_Exercise instructions_. Read through the entries below and return each line with the word "names".

_Provided records_.
* * *
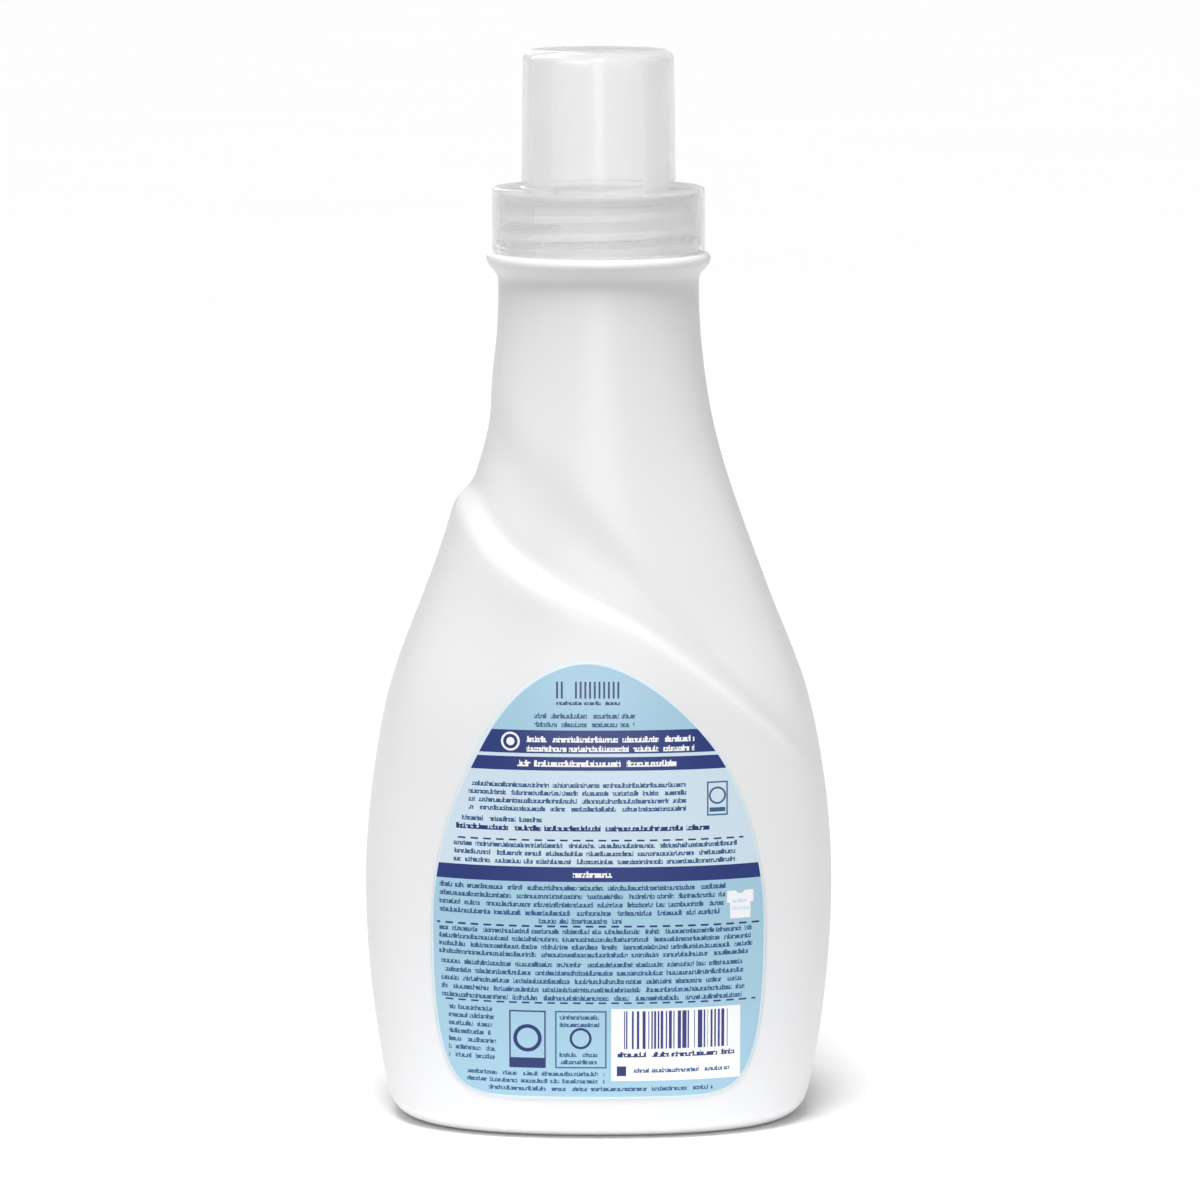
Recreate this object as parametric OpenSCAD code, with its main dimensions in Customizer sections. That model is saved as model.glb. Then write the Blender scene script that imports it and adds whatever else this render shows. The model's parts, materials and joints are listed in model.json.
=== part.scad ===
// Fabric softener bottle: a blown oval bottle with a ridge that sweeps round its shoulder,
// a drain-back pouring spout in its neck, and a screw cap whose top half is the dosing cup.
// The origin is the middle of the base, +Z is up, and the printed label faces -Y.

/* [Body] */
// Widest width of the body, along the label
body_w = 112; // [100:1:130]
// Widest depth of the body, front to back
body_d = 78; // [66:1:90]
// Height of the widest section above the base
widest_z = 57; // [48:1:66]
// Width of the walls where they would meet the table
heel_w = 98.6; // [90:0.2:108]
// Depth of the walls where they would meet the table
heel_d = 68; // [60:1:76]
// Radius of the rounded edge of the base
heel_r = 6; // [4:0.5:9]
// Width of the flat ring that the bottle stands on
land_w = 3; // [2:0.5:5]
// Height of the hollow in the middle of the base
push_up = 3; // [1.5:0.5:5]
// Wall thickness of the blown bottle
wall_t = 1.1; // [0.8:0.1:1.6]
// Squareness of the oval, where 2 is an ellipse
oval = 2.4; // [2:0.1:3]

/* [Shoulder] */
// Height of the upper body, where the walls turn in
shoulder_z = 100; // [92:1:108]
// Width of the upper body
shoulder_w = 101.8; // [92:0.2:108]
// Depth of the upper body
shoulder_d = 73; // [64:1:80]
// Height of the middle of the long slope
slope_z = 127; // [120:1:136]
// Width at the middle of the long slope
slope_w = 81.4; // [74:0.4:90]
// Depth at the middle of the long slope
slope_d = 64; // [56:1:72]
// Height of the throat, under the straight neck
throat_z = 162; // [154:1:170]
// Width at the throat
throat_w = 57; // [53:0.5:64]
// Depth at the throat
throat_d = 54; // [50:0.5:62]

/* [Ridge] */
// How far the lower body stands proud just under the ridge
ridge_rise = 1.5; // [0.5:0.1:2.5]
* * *
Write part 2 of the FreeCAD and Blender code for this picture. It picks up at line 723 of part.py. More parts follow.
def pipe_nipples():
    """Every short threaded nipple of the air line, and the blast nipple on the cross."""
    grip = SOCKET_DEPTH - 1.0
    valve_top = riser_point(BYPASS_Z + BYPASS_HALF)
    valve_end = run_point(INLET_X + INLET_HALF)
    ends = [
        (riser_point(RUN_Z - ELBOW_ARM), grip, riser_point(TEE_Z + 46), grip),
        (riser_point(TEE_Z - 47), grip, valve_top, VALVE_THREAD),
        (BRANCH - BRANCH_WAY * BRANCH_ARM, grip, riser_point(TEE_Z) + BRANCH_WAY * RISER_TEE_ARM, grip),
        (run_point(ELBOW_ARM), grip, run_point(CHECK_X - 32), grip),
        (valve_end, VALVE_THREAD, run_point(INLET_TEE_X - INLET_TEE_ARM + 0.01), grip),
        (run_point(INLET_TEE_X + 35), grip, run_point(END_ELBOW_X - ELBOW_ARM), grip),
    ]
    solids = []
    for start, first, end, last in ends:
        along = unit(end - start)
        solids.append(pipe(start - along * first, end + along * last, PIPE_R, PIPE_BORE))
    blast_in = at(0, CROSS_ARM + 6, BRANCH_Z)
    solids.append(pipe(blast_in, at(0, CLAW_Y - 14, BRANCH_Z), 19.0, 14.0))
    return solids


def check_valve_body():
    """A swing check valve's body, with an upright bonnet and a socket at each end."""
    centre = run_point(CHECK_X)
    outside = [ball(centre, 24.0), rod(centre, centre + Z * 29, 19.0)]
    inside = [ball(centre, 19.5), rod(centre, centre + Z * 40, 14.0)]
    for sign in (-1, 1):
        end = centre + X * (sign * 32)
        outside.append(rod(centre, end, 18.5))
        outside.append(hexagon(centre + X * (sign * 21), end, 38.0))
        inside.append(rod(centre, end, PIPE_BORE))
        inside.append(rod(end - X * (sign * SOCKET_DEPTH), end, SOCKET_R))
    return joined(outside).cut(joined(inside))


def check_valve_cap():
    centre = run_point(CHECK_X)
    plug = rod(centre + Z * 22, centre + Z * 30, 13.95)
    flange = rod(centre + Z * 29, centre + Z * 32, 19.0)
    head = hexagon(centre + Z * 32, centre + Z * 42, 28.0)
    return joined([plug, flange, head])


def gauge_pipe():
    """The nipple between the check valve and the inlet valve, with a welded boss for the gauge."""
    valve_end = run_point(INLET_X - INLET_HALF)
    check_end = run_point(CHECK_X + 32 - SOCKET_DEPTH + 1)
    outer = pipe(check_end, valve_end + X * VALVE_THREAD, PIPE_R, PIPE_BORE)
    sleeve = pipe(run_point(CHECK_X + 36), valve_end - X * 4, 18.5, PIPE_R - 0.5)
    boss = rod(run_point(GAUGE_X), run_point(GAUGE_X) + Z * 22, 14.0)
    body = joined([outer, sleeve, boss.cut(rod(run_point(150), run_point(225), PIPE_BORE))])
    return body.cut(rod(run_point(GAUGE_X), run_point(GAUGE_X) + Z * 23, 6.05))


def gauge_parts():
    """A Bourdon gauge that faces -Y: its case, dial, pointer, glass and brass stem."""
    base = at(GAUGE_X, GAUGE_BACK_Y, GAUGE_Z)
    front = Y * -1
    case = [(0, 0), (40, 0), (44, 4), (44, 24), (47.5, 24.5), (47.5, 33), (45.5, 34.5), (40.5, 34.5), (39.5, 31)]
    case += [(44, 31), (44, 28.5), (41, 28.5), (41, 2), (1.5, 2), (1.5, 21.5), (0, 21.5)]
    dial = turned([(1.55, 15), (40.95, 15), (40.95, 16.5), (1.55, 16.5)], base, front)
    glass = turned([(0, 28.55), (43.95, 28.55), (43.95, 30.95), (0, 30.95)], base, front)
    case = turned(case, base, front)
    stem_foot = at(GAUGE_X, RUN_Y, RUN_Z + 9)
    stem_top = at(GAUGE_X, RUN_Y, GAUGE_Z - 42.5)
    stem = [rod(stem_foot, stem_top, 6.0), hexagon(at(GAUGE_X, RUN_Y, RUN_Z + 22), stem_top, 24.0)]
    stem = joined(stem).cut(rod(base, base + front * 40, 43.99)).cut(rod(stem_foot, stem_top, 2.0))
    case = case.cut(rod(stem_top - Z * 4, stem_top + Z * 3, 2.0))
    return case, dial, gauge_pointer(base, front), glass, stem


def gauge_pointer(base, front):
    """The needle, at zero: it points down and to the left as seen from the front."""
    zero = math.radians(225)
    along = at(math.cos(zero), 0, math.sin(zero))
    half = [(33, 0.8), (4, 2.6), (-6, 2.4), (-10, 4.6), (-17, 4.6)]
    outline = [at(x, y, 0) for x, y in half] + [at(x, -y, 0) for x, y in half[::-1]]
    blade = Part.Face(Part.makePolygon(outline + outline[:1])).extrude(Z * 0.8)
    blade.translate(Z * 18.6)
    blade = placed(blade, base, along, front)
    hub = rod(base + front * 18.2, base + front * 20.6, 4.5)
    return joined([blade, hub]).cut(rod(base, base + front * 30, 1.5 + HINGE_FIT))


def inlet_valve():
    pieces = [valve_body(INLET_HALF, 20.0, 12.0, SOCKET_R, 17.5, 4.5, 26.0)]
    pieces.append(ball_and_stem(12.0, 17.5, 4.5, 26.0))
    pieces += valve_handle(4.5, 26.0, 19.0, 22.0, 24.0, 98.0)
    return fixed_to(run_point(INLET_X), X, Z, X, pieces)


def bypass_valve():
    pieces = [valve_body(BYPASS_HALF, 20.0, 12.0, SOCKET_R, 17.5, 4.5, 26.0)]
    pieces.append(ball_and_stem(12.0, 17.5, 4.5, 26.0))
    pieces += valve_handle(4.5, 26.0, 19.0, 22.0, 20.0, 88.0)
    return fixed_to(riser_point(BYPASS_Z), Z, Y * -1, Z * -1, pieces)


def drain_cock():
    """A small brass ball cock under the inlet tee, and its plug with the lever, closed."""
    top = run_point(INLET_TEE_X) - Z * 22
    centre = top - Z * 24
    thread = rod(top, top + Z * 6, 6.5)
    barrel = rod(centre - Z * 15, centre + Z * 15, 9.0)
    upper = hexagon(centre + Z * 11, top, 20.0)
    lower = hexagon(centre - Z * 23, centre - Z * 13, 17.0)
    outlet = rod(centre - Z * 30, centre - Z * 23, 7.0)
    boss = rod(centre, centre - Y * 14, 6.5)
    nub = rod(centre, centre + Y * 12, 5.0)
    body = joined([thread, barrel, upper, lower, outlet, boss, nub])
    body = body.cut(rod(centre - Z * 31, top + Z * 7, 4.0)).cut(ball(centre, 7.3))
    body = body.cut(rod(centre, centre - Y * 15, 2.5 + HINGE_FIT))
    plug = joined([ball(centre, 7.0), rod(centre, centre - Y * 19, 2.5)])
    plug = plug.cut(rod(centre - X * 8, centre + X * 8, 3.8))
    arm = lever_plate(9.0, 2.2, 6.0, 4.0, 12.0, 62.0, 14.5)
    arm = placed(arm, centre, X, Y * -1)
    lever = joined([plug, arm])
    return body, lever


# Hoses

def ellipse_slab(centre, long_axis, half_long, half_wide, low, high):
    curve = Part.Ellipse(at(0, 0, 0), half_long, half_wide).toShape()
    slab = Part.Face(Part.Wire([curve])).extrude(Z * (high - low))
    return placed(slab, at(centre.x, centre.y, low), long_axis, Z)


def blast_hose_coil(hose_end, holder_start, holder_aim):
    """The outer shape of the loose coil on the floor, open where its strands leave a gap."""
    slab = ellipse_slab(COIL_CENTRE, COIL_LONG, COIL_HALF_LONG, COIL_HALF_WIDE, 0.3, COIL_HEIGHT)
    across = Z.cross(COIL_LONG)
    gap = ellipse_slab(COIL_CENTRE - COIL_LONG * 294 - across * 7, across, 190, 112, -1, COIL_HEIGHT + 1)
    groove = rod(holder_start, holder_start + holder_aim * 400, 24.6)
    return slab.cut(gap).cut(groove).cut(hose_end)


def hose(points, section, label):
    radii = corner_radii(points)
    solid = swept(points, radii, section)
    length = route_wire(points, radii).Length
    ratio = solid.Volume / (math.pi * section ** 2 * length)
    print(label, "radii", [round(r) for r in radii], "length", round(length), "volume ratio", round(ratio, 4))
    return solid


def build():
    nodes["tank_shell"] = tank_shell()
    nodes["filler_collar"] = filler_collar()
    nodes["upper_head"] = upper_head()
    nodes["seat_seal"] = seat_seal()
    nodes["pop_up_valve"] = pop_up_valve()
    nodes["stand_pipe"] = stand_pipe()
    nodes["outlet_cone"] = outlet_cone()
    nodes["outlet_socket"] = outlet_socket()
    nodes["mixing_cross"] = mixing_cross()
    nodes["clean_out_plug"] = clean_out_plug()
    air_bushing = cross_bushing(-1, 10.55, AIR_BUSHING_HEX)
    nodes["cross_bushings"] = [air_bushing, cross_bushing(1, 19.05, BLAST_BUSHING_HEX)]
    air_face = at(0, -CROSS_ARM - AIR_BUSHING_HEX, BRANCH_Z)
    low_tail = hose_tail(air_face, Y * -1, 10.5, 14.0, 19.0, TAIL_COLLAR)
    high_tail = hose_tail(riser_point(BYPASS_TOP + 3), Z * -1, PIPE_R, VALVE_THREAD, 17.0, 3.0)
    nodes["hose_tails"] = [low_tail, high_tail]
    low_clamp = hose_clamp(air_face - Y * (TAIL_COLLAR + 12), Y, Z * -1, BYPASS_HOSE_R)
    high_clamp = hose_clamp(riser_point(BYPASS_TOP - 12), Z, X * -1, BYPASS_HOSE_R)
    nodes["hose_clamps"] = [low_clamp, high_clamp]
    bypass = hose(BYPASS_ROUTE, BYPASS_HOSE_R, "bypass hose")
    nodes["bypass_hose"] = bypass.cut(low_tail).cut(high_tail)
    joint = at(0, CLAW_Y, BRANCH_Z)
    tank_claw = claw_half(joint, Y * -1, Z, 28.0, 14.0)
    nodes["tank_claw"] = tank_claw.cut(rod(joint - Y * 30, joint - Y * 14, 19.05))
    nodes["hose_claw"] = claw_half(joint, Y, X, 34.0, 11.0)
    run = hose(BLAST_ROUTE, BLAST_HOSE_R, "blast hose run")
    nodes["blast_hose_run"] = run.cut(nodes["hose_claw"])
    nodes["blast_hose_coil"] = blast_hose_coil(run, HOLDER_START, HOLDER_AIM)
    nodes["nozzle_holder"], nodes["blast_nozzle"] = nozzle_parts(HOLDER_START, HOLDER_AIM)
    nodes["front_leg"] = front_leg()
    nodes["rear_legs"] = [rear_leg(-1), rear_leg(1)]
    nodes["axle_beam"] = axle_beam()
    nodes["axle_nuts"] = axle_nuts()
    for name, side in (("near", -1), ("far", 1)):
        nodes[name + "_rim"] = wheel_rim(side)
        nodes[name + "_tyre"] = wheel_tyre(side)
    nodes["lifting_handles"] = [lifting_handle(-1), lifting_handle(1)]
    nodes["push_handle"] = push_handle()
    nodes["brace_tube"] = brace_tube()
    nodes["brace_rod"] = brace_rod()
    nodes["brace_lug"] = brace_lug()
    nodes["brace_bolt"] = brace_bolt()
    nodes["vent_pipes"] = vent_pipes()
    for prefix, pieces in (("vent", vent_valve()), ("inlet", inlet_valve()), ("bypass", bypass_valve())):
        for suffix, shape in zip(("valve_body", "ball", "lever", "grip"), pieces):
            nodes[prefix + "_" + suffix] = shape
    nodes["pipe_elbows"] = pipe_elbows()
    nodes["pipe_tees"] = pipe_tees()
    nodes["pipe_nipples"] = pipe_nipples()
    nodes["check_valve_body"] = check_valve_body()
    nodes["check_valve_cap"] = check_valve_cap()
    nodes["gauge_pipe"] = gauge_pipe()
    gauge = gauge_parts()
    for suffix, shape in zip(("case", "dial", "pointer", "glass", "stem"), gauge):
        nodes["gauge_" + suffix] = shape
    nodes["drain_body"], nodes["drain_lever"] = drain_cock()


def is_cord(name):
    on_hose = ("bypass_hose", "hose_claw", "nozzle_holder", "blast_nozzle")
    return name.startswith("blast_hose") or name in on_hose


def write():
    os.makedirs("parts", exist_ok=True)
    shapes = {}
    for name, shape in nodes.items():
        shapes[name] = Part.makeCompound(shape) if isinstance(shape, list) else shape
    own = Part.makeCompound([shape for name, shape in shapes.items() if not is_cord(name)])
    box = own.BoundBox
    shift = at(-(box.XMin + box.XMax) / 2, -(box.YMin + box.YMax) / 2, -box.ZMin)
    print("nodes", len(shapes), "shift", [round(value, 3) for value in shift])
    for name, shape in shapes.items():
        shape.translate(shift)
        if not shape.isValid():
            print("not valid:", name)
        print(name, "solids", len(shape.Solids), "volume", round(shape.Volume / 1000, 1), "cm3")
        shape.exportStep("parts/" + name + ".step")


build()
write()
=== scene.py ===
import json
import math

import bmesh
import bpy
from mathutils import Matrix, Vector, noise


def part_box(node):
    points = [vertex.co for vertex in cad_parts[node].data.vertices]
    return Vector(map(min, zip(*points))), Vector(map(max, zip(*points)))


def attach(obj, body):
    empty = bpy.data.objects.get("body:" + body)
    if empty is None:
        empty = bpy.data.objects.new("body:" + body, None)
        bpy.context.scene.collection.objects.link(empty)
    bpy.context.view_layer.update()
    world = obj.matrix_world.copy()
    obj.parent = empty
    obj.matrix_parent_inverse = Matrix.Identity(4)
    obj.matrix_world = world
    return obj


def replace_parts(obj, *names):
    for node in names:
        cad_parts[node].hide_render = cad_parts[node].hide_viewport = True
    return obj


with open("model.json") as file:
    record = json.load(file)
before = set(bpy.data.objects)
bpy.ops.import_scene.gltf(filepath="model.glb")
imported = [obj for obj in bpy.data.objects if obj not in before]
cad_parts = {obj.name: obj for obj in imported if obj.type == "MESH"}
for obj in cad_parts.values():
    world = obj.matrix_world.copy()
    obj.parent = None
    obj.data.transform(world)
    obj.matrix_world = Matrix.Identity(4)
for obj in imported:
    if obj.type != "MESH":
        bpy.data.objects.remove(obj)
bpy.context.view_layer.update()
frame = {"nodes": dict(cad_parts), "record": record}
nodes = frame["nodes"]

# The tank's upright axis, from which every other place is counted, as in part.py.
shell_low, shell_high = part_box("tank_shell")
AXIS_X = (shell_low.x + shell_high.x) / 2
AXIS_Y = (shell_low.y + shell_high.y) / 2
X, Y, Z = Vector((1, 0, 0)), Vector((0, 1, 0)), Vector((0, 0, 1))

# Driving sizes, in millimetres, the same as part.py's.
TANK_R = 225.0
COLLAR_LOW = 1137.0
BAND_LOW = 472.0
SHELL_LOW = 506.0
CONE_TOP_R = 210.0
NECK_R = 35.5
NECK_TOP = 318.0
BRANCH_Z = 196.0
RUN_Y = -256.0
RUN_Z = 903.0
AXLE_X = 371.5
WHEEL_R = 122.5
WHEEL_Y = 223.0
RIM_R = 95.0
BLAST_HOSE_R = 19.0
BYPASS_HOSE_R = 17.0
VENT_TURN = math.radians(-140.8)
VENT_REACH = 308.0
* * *
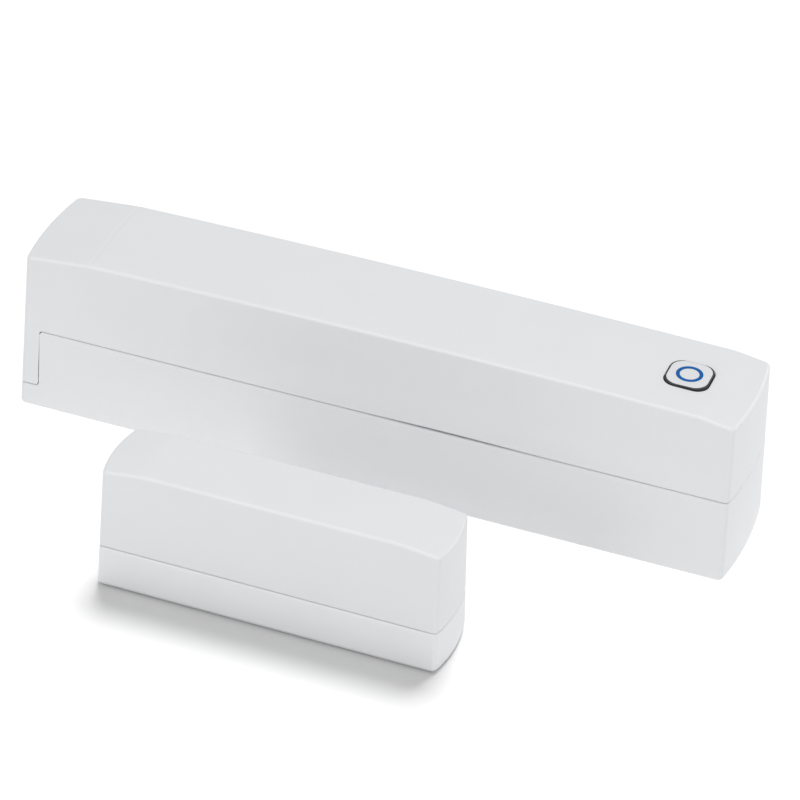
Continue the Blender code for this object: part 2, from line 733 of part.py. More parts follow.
* * *
_Written solution_.
def replace_parts(obj, *names):
    for node in names:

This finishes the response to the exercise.